Rootd is currently available in Castor2 and dCache. The DPM implementation is being studied and it is not yet clear whether rootd can replace rfio in all experiments’ use cases, and for other (non-HEP) applications.

 

If rootd cannot be used for all LHC applications then rfio will be maintained, and the conflicts between the different rfio versions used by DPM and Castor2 will have to be removed by assigning human resource to develop a common implementation.

 

4.      SRM for SC4 and long-term implementation (transparencies)
Invited: Maarten Litmaath

 

Maarten Litmaath presented the proposal for supporting two SRM storage classes for the SC4 run, and the MB also discussed longer-term strategies regarding SRM.

 

For SC4 the experiments need “permanent” and “durable” storage classes with this meaning:

-          Permanent:
Data stored on tape, the system manages the cache, access can be sometimes slow if data has to be retrieved from tape

-          Durable:
Data is stored on disk, which is managed exclusively by the VO - access is faster as the data is always disk-resident.

 

An additional SRM storage class "durable-permanent" could be needed in order make guarantee that "durable" data is also stored permanently on tape.

 

The attached transparencies are the support material for the discussion and the decisions that follow.

 

In order to reduce software development for SC4 the proposal (for SC4 only) is that storage systems may support different classes in different ways. Castor2 will support only one storage class in each SE – that is there will be two different hostnames (castor-durable and castor-permanent) for each of the two classes supported (see slide 4). dCache (slide 5) will use a single hostname with two different file paths. DPM (slide 6) is currently using the SAType attribute. The DPM publishes the same path for each SAType.

 

The future uniform solution may require data to be copied and may require re-cataloguing of data produced during SC4 (e.g. caused by hostname or paths changes). If needed, catalogue migration/clean-up tools will have to be implemented.

 

During the discussion the MB agreed that:

-            The idea of having a new class “durable-permanent” should not be implemented for SC4 and it will again be discussed for the long-term implementation. But some sites may back durable storage with tape in SC4.

-            DPM should advertise itself as “durable” in order to match the above meaning of the SRM storage classes.

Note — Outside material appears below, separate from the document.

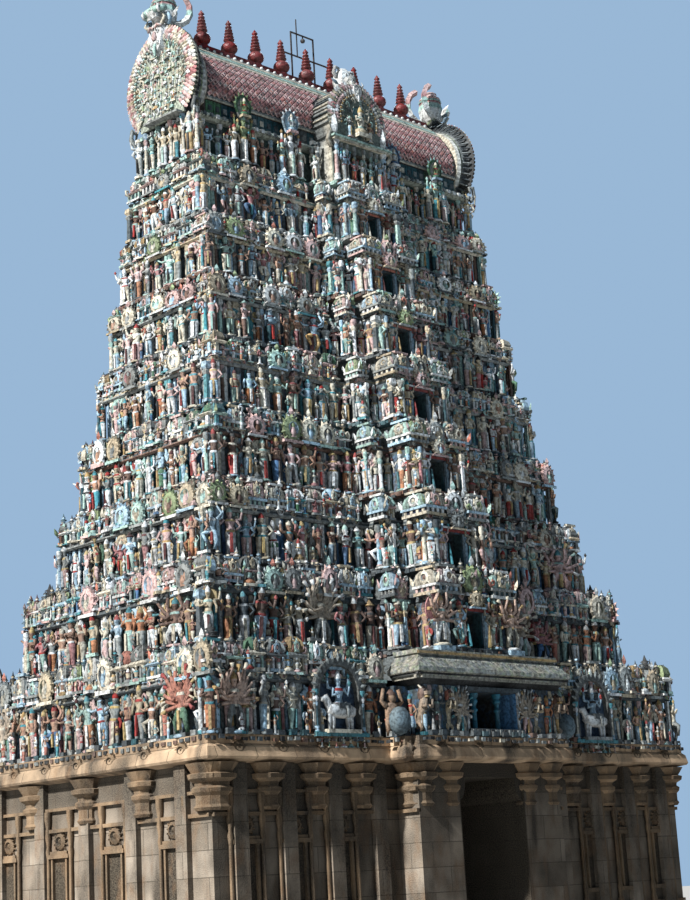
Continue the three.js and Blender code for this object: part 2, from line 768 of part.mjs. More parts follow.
function addBase() {
  for (const [side, turn] of [["left", 0], ["right", Math.PI]]) {
    const flank = new THREE.Group();
    flank.rotation.z = turn;
    tower.add(flank);
    addPiece(flank, `plinth_${side}`, plinthFlank(), "granite");
    addPiece(flank, `granite_wall_${side}`, graniteFlank(), "granite");
  }
  addPiece(tower, "passage_ceiling", passageCeiling(), "granite");
  addPiece(tower, "granite_cornice", graniteCornice(), "corniceStone");
}

function addBalcony(storey) {
  for (const [face, turn] of [["front", 0], ["back", Math.PI]]) {
    const porch = new THREE.Group();
    porch.rotation.z = turn;
    storey.add(porch);
    addPiece(porch, `canopy_${face}`, balconyCanopy(), "canopyPaint");
    for (const [side, sign] of [["left", -1], ["right", 1]]) {
      const pillar = turnedPillar(balcony.pillarRadius, balcony.height - 2 * seam);
      const mesh = addPiece(porch, `balcony_${face}_pillar_${side}`, pillar, "pillarPaint");
      mesh.position.set(sign * balcony.pillarX * unit, -balcony.pillarY * unit, seam * unit);
    }
  }
}

function addStoreys() {
  for (let k = 1; k <= storeyCount; k += 1) {
    const storey = groupAt(ledgeLevel(k));
    if (k > 1) addPiece(storey, `storey_${k}_floor`, ledgeSlab(k), "ledgePaint");
    addPiece(storey, `storey_${k}_walls`, storeyWalls(k), "wallPaint");
    addPiece(storey, `storey_${k}_shrines`, storeyShrines(k), "shrinePaint");
    if (k === 1) addBalcony(storey);
  }
}

function addCrown() {
  const crown = groupAt(ledgeLevel(storeyCount + 1));
  addPiece(crown, "top_cornice", ledgeSlab(storeyCount + 1), "ledgePaint");
  addPiece(crown, "neck_walls", neckWalls(), "wallPaint");
  addPiece(crown, "neck_cornice", neckCornice(0), "ledgePaint");
  addPiece(crown, "barrel_roof", barrelRoof(), "roofTile");
  for (const [side, turn] of [["right", 0], ["left", Math.PI]]) {
    addPiece(crown, `gable_${side}`, endGable(), "gablePlaster").rotation.z = turn;
  }
  for (const [face, turn] of [["front", 0], ["back", Math.PI]]) {
    addPiece(crown, `dormer_${face}`, bayDormer(), "gablePlaster").rotation.z = turn;
  }
  addPiece(crown, "ridge_beam", ridgeBeam(), "maroonPaint");
  addPiece(crown, "iron_frame", ironFrame(), "iron");
  for (let index = 0; index < finial.count; index += 1) {
    const mesh = addPiece(crown, `finial_${index + 1}`, potFinial(), "maroonPaint");
    mesh.position.x = (index - (finial.count - 1) / 2) * finial.spacing * unit;
    mesh.position.z = (roof.top + ridge.height + seam) * unit;
  }
}

addBase();
addStoreys();
addCrown();

export default tower;
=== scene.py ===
import math
import random

import bpy
import numpy as np
from mathutils import Matrix, Vector


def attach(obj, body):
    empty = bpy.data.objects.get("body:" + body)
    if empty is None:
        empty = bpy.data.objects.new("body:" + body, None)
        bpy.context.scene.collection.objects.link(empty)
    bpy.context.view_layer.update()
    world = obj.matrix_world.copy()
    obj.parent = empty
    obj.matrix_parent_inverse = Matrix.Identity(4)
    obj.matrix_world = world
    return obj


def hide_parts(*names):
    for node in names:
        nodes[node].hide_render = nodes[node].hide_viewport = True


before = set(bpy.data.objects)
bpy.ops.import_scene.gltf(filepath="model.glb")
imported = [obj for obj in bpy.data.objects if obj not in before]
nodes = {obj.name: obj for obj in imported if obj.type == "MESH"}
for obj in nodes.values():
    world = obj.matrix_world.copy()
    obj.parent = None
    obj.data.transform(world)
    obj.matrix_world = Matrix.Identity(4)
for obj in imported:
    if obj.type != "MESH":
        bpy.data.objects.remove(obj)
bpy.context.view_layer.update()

# Sizes are metres of the real tower, ground at zero; the model is half of that
modelScale = 0.5
counted = {"triangles": 0}

# Paints on the stucco as they look in plain daylight
paint = {
    "white": (0.92, 0.93, 0.92), "cream": (0.85, 0.82, 0.74), "sand": (0.76, 0.70, 0.59),
    "pink": (0.83, 0.70, 0.68), "rose": (0.70, 0.48, 0.48), "coral": (0.76, 0.47, 0.39),
    "tan": (0.70, 0.55, 0.46), "brown": (0.43, 0.31, 0.25), "orange": (0.76, 0.50, 0.33),
    "ochre": (0.75, 0.62, 0.41),
    "gold": (0.76, 0.66, 0.44), "red": (0.64, 0.18, 0.16), "maroon": (0.32, 0.08, 0.09),
    "sky": (0.67, 0.79, 0.86), "blue": (0.27, 0.45, 0.62), "navy": (0.12, 0.16, 0.27),
    "turquoise": (0.29, 0.59, 0.63), "teal": (0.13, 0.32, 0.36), "mint": (0.66, 0.79, 0.75),
    "green": (0.28, 0.46, 0.34), "leaf": (0.59, 0.66, 0.48), "olive": (0.36, 0.37, 0.26),
    "grey": (0.57, 0.59, 0.58), "slate": (0.28, 0.32, 0.34), "dark": (0.09, 0.10, 0.11),
}


# A colour is the name of a paint, or red, green and blue
def asColour(colour):
    return paint[colour] if isinstance(colour, str) else colour


def linear(colour):
    channels = asColour(colour)
    return tuple(((c + 0.055) / 1.055) ** 2.4 if c > 0.04045 else c / 12.92 for c in channels) + (1.0,)


def tinted(rng, colour, spread=0.1):
    level = 1 + rng.uniform(-spread, spread)
    return tuple(min(1.0, channel * level) for channel in asColour(colour))


def seededFor(*words):
    return random.Random("-".join(str(word) for word in words))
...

-            The “wantPermanent” attribute should be ignored.

 

On the client software: GFAL, lcg-utils will use the attribute “permanent” by default. FTS will continue to work with complete SURLs (as now) so that the VO must choose the transfer end-points explicitly.

 

The usage of multiple SAPaths of the same SAType should be investigated because some sites will probably implement such solutions. This use case is not needed for SC4 and therefore it will be taken into account when defining the long-term solution.

 

Note: The example in slide 10 should contain different hostnames specified for the “-d” option as it is showing the commands referring to durable and permanent data used via Castor2.

 

If the SAType requested and the type of the SE addressed do not, match ideally an error should be returned (slide 11). But CASTOR and dCache will ignore the flag (for SRM v1.1), so they will not return an error. Therefore Clients _may_ decide that a mismatch between the indicated class and the SAType of the indicated SAPath is an error.

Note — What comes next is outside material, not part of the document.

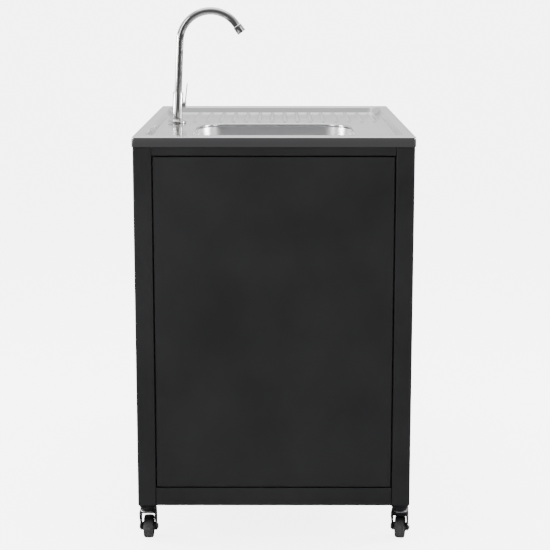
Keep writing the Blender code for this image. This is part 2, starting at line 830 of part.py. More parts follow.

The general “ontology for storage” in term of file retention time, quality of retention and transfer performance (slides 12, 13 and 14) should be clarified between implementation projects, experiments and sites.

 

Slide 15 and following describe the features agreed for the SRM 2.1 by the WLCG Baseline Services Working Group (http://cern.ch/lcg/PEB/BS). They were originally planned to be implemented before WLCG Service Challenge 4 but then delayed until Fall 2006. Since the workshop conclusion many of the features requested (file types, space reservation, quotas, permissions, etc) need to be revised and clarified, in order to match the recent discussions and the lessons learned since Summer 2005 (during service and data challenges).

 

Therefore the MB agreed to appoint a permanent “SRM Coordination Committee”(slide 24), chaired by M.Litmaath, with the mandate to define the external details of the SRM 2.1 implementations and the storage classes to be used by LCG, and monitor the evolution and testing of the corresponding implementations. The committee will include members from the SRM and mass storage system implementation projects, experiments, sites, deployment and middleware development. The last slide contains the list of members proposed: the parties involved can propose (before next MB) to change their representatives and additional sites can make proposals to join the group, but the number of members should not increase considerably.

 

Decision:

The MB agreed to form an “SRM Coordination Committee” (SRMCC).

 

Action:

21 Mar 06 - M.Litmaath will clarify with the SRM and Mass Storage projects, experiments and sites the SRM Coordination Committee members. And circulate the SRMCC membership list to the Management Board.

 

1.      Progress Reports for this Quarter (2006Q1)

 

1.1         2005Q4 reports (documents)

 

Not discussed at this meeting.

 

2.      AOB

 

2.1         VOBoxes discussions

The Overview Board will discuss the VOBoxes next week; K.Bos is invited to the meeting because additional information may be needed.

 

There will be a second workshop on VOBoxes to reach a conclusion on the subject. The GDB decided that until then there should not be new services deployed at the sites. LHCb and ATLAS stated that they need VOBoxes deployed for SC4 (from June 2006). Currently all Tier-1 sites have VOBoxes installed but NIKHEF. NIKHEF stated that they are going to provide VOBoxes for SC4.

 

3.      Summary of New Actions

 

 

Action:

21 Mar 06 - M.Litmaath will clarify the membership of the SRM Coordination Committee and circulate it to the MB list.

 

 

The full Action List, current and past items, will be in this wiki page before next MB meeting.